バンドの未来についてはね、わからないな。でもそれが最高なんだよ。俺は常にこんな風に思ってる。自転車に乗って、長い丘を登ってる時って、丘の頂上のことは考えないよね。自転車の前輪を見て、ひたすら自転車をこぎ続けるだけだよね。最終的に丘の頂上にたどり着いたら、休憩できるわけだけど。だから、今の俺たちは丘の頂上に向かって、まだ自転車をひたすらこぎ続けてる状態なんじゃないかな(笑)」

――ニュー・アルバムはめちゃくちゃノリが良くて踊れる、ロック・ダンス・アルバムに仕上がりましたね。結成25周年をお祝いするような意味合いもあるのですか?

「2020年は25周年イヤーになるし、俺たちにとってビッグな年になるはずだったんだよ。だから、今までにやったことのないことをやりたいと思ったんだ。それでいろいろ昔の音楽を聴いてみたり、パンク・ロックやハード・ロックを聴いてみたり、素敵なバラード・スタイルの曲を聴いてみたりしたんだ。そこで気づいたのは、俺たちは今までにグルーヴをメインにしたアルバムを作ったことがないっていうことだったんだよ。俺自身小さい頃から、ダンスしたくなるようなロックンロールを聴いて育ったんだ。スライ&ザ・ファミリー・ストーンとかデヴィッド・ボウイ、ローリング・
ストーンズのような、ロックなんだけど、ファンクやダンスの要素が入った音楽を好きで聴いてたんだ。だけど今までそういう音楽にチャレンジをしたことがなかったんだ。それで決めたんだよ。メロウで素敵な音楽を作るんじゃなくて、昔のロックのように、パーティのノリのアゲアゲの音楽を作ろうってね。

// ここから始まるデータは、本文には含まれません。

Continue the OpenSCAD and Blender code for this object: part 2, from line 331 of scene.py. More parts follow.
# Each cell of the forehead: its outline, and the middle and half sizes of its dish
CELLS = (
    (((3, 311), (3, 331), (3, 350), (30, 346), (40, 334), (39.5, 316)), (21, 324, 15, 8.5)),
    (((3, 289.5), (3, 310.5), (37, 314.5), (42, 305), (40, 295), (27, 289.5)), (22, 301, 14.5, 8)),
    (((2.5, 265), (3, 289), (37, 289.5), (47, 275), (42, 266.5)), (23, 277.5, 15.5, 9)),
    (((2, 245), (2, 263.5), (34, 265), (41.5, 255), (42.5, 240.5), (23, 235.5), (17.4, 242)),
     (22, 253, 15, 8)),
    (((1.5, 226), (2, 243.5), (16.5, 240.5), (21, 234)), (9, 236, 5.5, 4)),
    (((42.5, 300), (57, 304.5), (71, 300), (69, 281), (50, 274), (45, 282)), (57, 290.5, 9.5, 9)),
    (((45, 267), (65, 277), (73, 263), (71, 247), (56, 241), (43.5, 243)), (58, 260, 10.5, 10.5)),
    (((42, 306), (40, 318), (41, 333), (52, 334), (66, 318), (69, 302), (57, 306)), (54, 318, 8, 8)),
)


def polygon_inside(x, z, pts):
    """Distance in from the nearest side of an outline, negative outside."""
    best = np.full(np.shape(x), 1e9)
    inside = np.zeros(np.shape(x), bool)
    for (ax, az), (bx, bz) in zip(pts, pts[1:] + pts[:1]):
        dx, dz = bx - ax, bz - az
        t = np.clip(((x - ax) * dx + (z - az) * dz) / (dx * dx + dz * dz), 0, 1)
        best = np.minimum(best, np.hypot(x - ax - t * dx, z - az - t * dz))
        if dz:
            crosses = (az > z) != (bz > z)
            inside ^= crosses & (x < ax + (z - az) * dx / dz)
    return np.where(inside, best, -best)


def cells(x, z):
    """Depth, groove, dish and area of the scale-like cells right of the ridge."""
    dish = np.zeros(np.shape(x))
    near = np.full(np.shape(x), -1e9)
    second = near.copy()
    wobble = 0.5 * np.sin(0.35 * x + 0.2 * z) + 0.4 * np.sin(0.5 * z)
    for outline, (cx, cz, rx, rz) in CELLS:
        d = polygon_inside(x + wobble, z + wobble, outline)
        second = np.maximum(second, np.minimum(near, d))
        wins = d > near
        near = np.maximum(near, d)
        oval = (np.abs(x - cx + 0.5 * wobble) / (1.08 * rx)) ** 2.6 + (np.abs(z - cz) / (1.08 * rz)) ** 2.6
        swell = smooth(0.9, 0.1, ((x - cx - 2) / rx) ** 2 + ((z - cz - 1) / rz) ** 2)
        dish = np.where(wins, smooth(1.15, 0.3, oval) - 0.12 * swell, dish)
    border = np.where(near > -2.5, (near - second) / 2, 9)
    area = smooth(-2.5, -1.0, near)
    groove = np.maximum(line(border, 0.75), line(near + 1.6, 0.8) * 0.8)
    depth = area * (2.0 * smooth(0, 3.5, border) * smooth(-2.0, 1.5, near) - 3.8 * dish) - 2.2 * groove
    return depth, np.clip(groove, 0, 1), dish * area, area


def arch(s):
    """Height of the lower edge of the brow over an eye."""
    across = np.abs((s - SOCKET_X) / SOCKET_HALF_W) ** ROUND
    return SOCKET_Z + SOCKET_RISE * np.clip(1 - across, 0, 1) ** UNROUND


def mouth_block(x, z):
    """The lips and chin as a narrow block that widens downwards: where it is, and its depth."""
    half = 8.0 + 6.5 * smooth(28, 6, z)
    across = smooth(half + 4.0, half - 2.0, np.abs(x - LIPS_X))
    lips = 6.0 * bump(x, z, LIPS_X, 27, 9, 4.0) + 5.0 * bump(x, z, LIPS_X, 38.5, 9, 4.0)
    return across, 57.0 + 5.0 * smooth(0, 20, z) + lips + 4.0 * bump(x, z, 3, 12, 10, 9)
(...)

それで2019年9月にレコーディングを開始して、2020年1月にレコーディングは終わってた。さあ、これから25周年イヤーだ。パーティしよう。世界中を回ろう。スゴくデカいことになるぞ。……なんて思ってたら、すべてが止まってしまったんだよね(苦笑)」

――新型コロナウィルスの影響ですべての予定が狂ってしまったんですね。

「本当そうだよ。でも実は今回、俺がスゴく影響を受けたことがあってね。それはナンディというイギリスの10歳の女の子と俺との間で繰り広げられたドラム・バトルなんだ。ナンディのことは、TVでニルヴァーナの曲“In Bloom”を叩いてたのは見たことがあってね。10歳なのにスゴいドラマーだと思ったよ。彼女のエネルギーと情熱、それにドラムを叩いてる時に叫ぶのにもヤラレてしまったしね。その女の子が俺にドラム・バトルで挑戦してきたんだ」

「ちなみに、彼女に会ったことは一度もないし、知り合いでもない。そんな俺たちがこれをやった唯一の理由は、楽しみたかったからだし、その楽しさをみんなと共有したかったからなんだ。そこで俺は、音楽っていうのはこういうことのためにあるんだって、改めて思わされたよ。

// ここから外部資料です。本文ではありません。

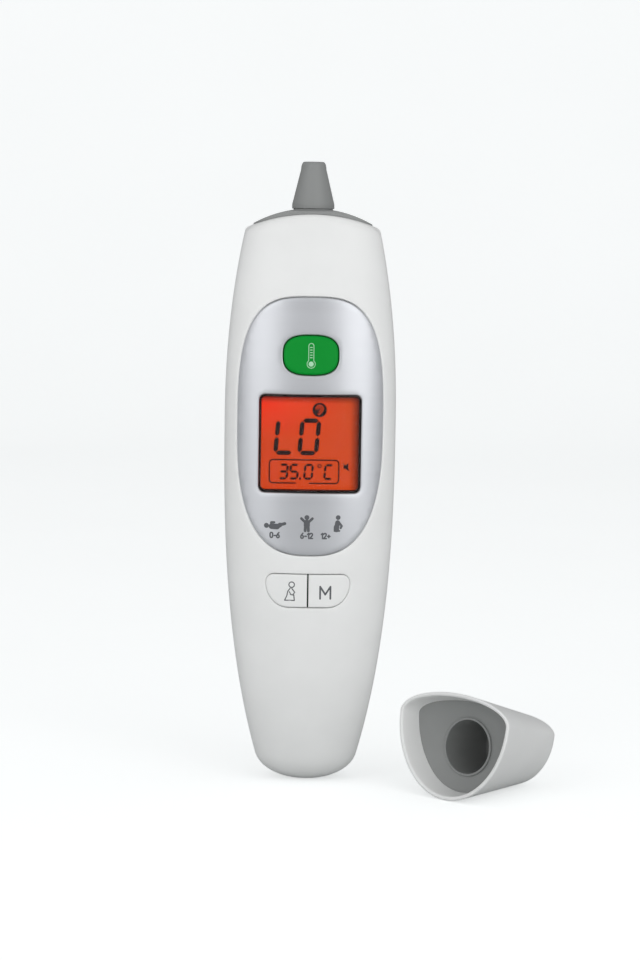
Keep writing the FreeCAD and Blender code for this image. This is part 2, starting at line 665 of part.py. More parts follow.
board_slab = centred_box("board_slab", ("BoardWide", "BoardThick", "BoardTop - BoardLow"),
                         (0, "BoardBack - BoardThick", "(BoardTop + BoardLow) / 2"))
board_holes = [rod("board_bore_%d%s" % (sign, level[-3:]), 1.15, 4,
                   ("%d * BoardScrewSide" % sign, "BoardBack - 3", level), "+Y")
               for sign in (-1, 1) for level in ("BoardScrewLow", "BoardScrewHigh")]
keep("main_board", cut("main_board_cut", board_slab, *board_holes))


def screw(name, x, seat, z, head, shank, length):
    """A pan-head screw driven towards -Y, its cross recess cut in the head."""
    top = rod(name + "_head", head, 1.4, (x, seat, z), "+Y")
    body = rod(name + "_shank", shank, length, (x, "%s - %g" % (seat, length), z), "+Y")
    depth = "%s + 0.8" % seat
    slots = fuse(name + "_slots", centred_box(name + "_slot_a", (0.45, 1, head), (x, depth, z)),
                 centred_box(name + "_slot_b", (head, 1, 0.45), (x, depth, z)))
    return cut(name, fuse(name + "_solid", top, body), slots)


keep("board_screws", group("board_screw_set", *[
    screw("board_screw_%d%s" % (sign, level[-3:]), "%d * BoardScrewSide" % sign, "BoardBack", level,
          1.7, 0.88, 4.0)
    for sign in (-1, 1) for level in ("BoardScrewLow", "BoardScrewHigh")]))
keep("housing_screws", group("housing_screw_set", *[
    screw("case_screw_%d" % sign, "%d * CaseScrewSide" % sign, 0.6, "CaseScrewLevel",
          1.75, 0.88, 10.8)
    for sign in (-1, 1)]))
keep("control_chip", centred_box("chip_body", (9, 1.1, 9), (0, "BoardBack", 100)))
components = [(-9, 104, 2.0, 1.2, 1.2), (-9, 100, 2.0, 1.2, 1.2), (9, 104, 1.6, 0.8, 0.8),
              (9, 101, 1.6, 0.8, 0.8), (9, 97, 3.2, 1.5, 5.0), (-9, 94, 2.8, 1.3, 1.4)]
keep("board_components", group("component_set", *[
    centred_box("component_%d" % k, (wide, deep, high), (x, "BoardBack", z))
    for k, (x, z, wide, deep, high) in enumerate(components)]))
keep("buzzer", cut("buzzer_cut", rod("buzzer_case", 6, 2.4, (0, "BoardBack", 82), "+Y"),
                   rod("buzzer_port", 0.8, 2, (0, "BoardBack + 1.4", 82), "+Y")))


def tact_switch(name, x, z, wide, tall, pin):
    """A push switch on the front of the board, its plunger towards the viewer."""
    case = centred_box(name + "_case", (wide, tall, wide), (x, "BoardBack - BoardThick - %g" % tall, z))
    plunger = rod(name + "_pin", 1.2, pin, (x, "BoardBack - BoardThick - %g" % (tall + pin), z), "+Y")
    return fuse(name, case, plunger)


keep("scan_switch", tact_switch("scan_tact", 0, "ScanLevel", 6.0, 2.6, 0.8))
keep("key_switches", group("key_switch_pair", *[
    tact_switch("key_tact_%d" % sign, "%d * KeyMiddle" % sign, "KeyLevel", 4.5, 1.8, 0.7)
    for sign in (-1, 1)]))

# buttons

button_skin = form("form_button_skin", -size("ScanProud"))
button_back = form("form_button_back", 2.9)
flange_front = form("form_flange_front", size("PlateThick") + 0.35)
scan_cap = common("scan_cap", cut("scan_band", button_skin, button_back),
                  prism_y("scan_prism", scan_outline(0.0)))
scan_flange = common("scan_flange", cut("flange_band", flange_front, button_back),
                     prism_y("scan_flange_prism", scan_outline(1.0)))
keep("scan_button", fuse("scan_button_fused", scan_cap, scan_flange))

key_skin = form("form_key_skin", -size("KeyProud"))
key_back = form("form_key_back", 2.95)
key_flange_front = form("form_key_flange", size("Wall") + 0.3)


def key(label, left):
    sides = {"left": left, "right": not left}
    face = common(label + "_face", cut(label + "_band", key_skin, key_back),
                  prism_y(label + "_prism", key_outline(0.0, **sides)))
    side = "left" if left else "right"
    edge = "-KeySplit / 2 - 20" if left else "KeySplit / 2"
    slab = box(label + "_half", (20, 30, 30), (edge, -30, 30))
    lip = common(label + "_lip", cut(label + "_lip_band", key_flange_front, key_back),
                 prism_y(label + "_lip_prism", key_outline(0.9)), slab)
    return keep(label, fuse(label + "_" + side, face, lip))


key("mode_key", True)
key("memory_key", False)


def stem(label, button, x, z, front, end):
    """The post behind a button that reaches its switch."""
    post = rod(label + "_post", "StemRadius", "%s - %s" % (end, front), (x, front, z), "+Y")
    return keep(label, cut(label + "_cut", post, button))


board_front = "BoardBack - BoardThick"
stem("scan_switch_stem", subparts["scan_button"], 0, "ScanLevel", -13.6,
     "(%s - 3.4 - ScanTravel - 0.05)" % board_front)
for sign, name in ((-1, "mode"), (1, "memory")):
    stem(name + "_switch_stem", subparts[name + "_key"], "%d * KeyMiddle" % sign, "KeyLevel", -13.2,
         "(%s - 2.5 - KeyTravel - 0.05)" % board_front)

# power


def cell(label, sign):
    """A micro cell; the two lie head to tail."""
    x = "%d * CellSide" % sign
    can_low = "CellLow" if sign < 0 else "CellLow + 1.2"
    can = rod(label + "_can", "CellRadius", "CellLong", (x, "CellBack", can_low))
    nub_low = "CellLow + CellLong" if sign < 0 else "CellLow"
    nub = rod(label + "_nub", 1.9, 1.2, (x, "CellBack", nub_low))
    return keep(label, fuse(label + "_fused", can, nub))


cell("battery_left", -1)
cell("battery_right", 1)

tray_block = centred_box("tray_block", ("TrayWide", "CellBack - TrayFront", "TrayTop - TrayLow"),
                         (0, "TrayFront", "(TrayTop + TrayLow) / 2"))
troughs = [rod("trough_%d" % sign, "CellRadius + 0.1", "TrayTop - TrayLow - 2",
               ("%d * CellSide" % sign, "CellBack", "TrayLow + 1")) for sign in (-1, 1)]
keep("battery_tray", cut("battery_tray_cut", tray_block, *troughs))


def contact(name, x, low):
    return centred_box(name, (7.6, 6.8, 0.4), (x, "CellBack - 3.4", low))


keep("battery_contacts", group("contact_set", *[
    contact("contact_%d%s" % (sign, end), "%d * CellSide" % sign,
            "TrayLow + 1.2" if end == "low" else "TrayTop - 1.2")
    for sign in (-1, 1) for end in ("low", "top")]))


def spring(name, sign):
    """The coil that presses on a cell's flat end, as a thin hollow cone."""
    x = "%d * CellSide" % sign
    if sign < 0:
        base, low, high, length = "TrayLow + 1.4", 3.6, 2.2, "CellLow - TrayLow - 1.4"
    else:
        base, low, high = "CellLow + 1.2 + CellLong", 2.2, 3.6
        length = "TrayTop - 1.4 - CellLow - 1.2 - CellLong"
    shell = taper(name + "_outer", low, high, length, (x, "CellBack", base))
    hollow = taper(name + "_inner", low - 0.7, high - 0.7, length, (x, "CellBack", base))
    return cut(name, shell, hollow)


keep("battery_springs", group("spring_pair", spring("coil_left", -1), spring("coil_right", 1)))

# the loose cap, drawn with its mouth at z = 0 and its closed end up, then laid down


def cap_section(z, inset, shrink=None):
    """The cap's outline at distance z from the mouth, tapering about the socket's axis."""
    share = 1 - (1 - size("CapShrink")) * z / size("CapLong")
    if shrink is not None:
        share *= shrink
    return section(size("CapWide") * share - inset, size("CapFront") * share - inset,
                   size("CapBack") * share - inset, -size("PartingBack") * share, z)


CAP_STEPS = 6


def cap_form(name, inset, low, end):
    """The cap's tapering form, with a quarter round at its closed end."""
    radius = size("CapRound") - inset
    levels = [low + (end - radius - low) * k / CAP_STEPS for k in range(CAP_STEPS + 1)]
    wires = [cap_section(z, inset) for z in levels]
    for k in range(1, CAP_STEPS):
        turn = math.pi / 2 * k / CAP_STEPS
        z = end - radius + radius * math.sin(turn)
        wires.append(cap_section(z, inset + radius * (1 - math.cos(turn))))
    wires.append(cap_section(end, inset + radius * 0.9))
    return feature(name, Part.makeLoft(wires, True, False))


cap_outer = cap_form("cap_outer", 0.0, 0.0, size("CapLong"))
cap_inner = cap_form("cap_inner", size("CapWall"), -0.5, size("CapLong") - 1.6)
cap_shell = cut("cap_shell_cut", cap_outer, cap_inner)

# The liner is a funnel that dips towards a round socket; its edge meets the shell's wall.
funnel_drop = size("LinerEye") - size("LinerEdge")
liner_form = cap_form("liner_form", size("CapWall") + 0.05, -0.5, size("CapLong") - 1.6)
funnel_slab = rod("funnel_slab", 30, "LinerEye - LinerEdge + SocketWall", (0, 0, "LinerEdge"))
dish = taper("dish", 19.0, "SocketRadius + 0.6", "LinerEye - LinerEdge", (0, 0, "LinerEdge"))
funnel = cut("funnel", common("funnel_plate", liner_form, funnel_slab), dish)
socket_tube = rod("socket_tube", "SocketRadius + SocketWall", "SocketEnd + SocketWall - LinerEye",
                  (0, 0, "LinerEye"))
socket_ring = rod("socket_ring", "SocketRadius + 0.6", 0.5, (0, 0, "LinerEye - 0.45"))
socket_bore = rod("socket_bore", "SocketRadius", "SocketEnd + 2", (0, 0, -2))
liner = common("liner_trim", cut("liner_solid", fuse("liner_fused", funnel, socket_tube, socket_ring),
                                 socket_bore), liner_form)

drop = (size("CapBack") - size("PartingBack")) * (1 - size("CapShrink"))
tilt = math.atan2(drop, size("CapLong"))
turn = math.radians(size("CapTurn"))
axis = Vector(math.cos(turn) * math.cos(tilt), math.sin(turn) * math.cos(tilt), -math.sin(tilt))
side = Vector(math.sin(turn), -math.cos(turn), 0)
lower = axis.cross(side)
lift = (size("CapBack") - size("PartingBack")) * -lower.z
lie = Placement(Vector(size("CapRight"), -size("CapAhead"), lift), Rotation(side, lower, axis, "ZXY"))
for label, item in (("cap_shell", cap_shell), ("cap_liner", liner)):
    item.Placement = lie
    keep(label, item)

# check everything, then write one file for each sub-part

doc.recompute()
faults = []
for item in doc.Objects:
    if "Invalid" in item.State or "Error" in item.State:
        faults.append("%s %s" % (item.Name, item.State))
for label, item in subparts.items():
    shape = item.Shape
    if shape.isNull() or not shape.isValid() or not shape.Solids:
        faults.append("%s has no valid shape" % label)
if faults:
    raise RuntimeError("; ".join(faults))

os.makedirs("parts", exist_ok=True)
for label, item in subparts.items():
    item.Shape.exportStep(os.path.join("parts", label + ".step"))
    print("%-18s solids %d  volume %8.1f" % (label, len(item.Shape.Solids), item.Shape.Volume))
print("mouth centre", [round(v, 2) for v in lie.Base], "axis", [round(v, 4) for v in axis])
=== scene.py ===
import json
import math
import bmesh
import bpy
import numpy as np
from mathutils import Matrix, Vector
from mathutils.geometry import delaunay_2d_cdt


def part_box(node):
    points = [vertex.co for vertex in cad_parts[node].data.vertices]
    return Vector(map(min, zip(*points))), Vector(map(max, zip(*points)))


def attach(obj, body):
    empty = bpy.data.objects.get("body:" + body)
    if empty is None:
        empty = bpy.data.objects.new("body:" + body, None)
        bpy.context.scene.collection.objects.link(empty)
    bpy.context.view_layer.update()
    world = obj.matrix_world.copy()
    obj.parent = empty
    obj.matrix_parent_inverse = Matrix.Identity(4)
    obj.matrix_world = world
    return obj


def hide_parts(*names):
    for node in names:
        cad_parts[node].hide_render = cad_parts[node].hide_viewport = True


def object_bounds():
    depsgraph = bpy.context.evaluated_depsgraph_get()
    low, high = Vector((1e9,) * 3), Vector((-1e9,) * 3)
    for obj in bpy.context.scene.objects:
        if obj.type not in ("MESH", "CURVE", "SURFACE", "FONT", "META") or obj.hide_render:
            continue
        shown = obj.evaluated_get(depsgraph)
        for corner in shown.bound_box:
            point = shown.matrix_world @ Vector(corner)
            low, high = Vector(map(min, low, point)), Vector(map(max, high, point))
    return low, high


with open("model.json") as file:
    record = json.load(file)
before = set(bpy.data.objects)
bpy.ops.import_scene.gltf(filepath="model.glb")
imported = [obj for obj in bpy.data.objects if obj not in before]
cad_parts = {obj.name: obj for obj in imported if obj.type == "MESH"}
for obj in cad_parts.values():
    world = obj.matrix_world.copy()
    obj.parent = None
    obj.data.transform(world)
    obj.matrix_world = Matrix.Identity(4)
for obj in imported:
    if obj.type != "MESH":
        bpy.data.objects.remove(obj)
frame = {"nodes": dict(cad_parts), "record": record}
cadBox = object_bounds()
record = frame["record"]
toMetres = 0.001  # all sizes below are millimetres
print("frame loaded:", len(frame["nodes"]), "nodes")


def tone(red, green, blue):
    # a screen colour, 0 to 255, as linear light
    def light(value):
        value /= 255
        return value / 12.92 if value <= 0.04045 else ((value + 0.055) / 1.055) ** 2.4
    return (light(red), light(green), light(blue), 1.0)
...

俺たちは他の人たちに聴いてほしくて音楽を作るし、他の人たちに歌ってほしくて音楽を作るし、他の人たちに踊ってほしくて音楽を作ってる。それがフェスであろうと、5000人規模のライヴ会場であろうと、一人でいる自分の部屋の中であろうと、ワインを飲みながら踊ってる場面であろうと変わりのないことで、音楽を通してそういう楽しさを共有することこそ、俺たちがやるべきことなんじゃないかって思ったんだ。ナンディとドラム・バトルを始めてすぐに、俺たちのアルバムを出さなきゃってことに気づかされたよ。みんなが必要としてるのは、現実から逃避すること、解放されること、幸せを感じること、喜びを感じることで、音楽はそのためにあるわけだし、俺たちはそのために音楽を作ってる。この気づきこそが、2020年にもらった最大のインスピレーションになったね」

――ワールドツアーが行えるようになったら、また是非日本にも来てください。その際は是非タワーレコードにも来てください。お待ちしております。店頭での大プッシュ以外に、タワーレコードにやってほしいことはありますか?

「何だろう……。日本の女の子とのドラム・バトルかな(笑)」

これまでの25年という歴史の中で、〈オルタナ〉と評されてきた自身たちの音楽が、近年は、ロックの歴史や様々なロックのエッセンスを取り込んで昇華した〈王道〉なロック・アルバムにシフトしてきた感が強かったが、今作は更なる深化を果たし、〈ロック〉というフィールドの神髄(原点)に立ち返ったフー・ファイターズ流のロックンロールアルバムと言えるだろう。1人でも、大人数でも、体が自然に乗ってしまうそんな魅力に是非はまってみてほしい。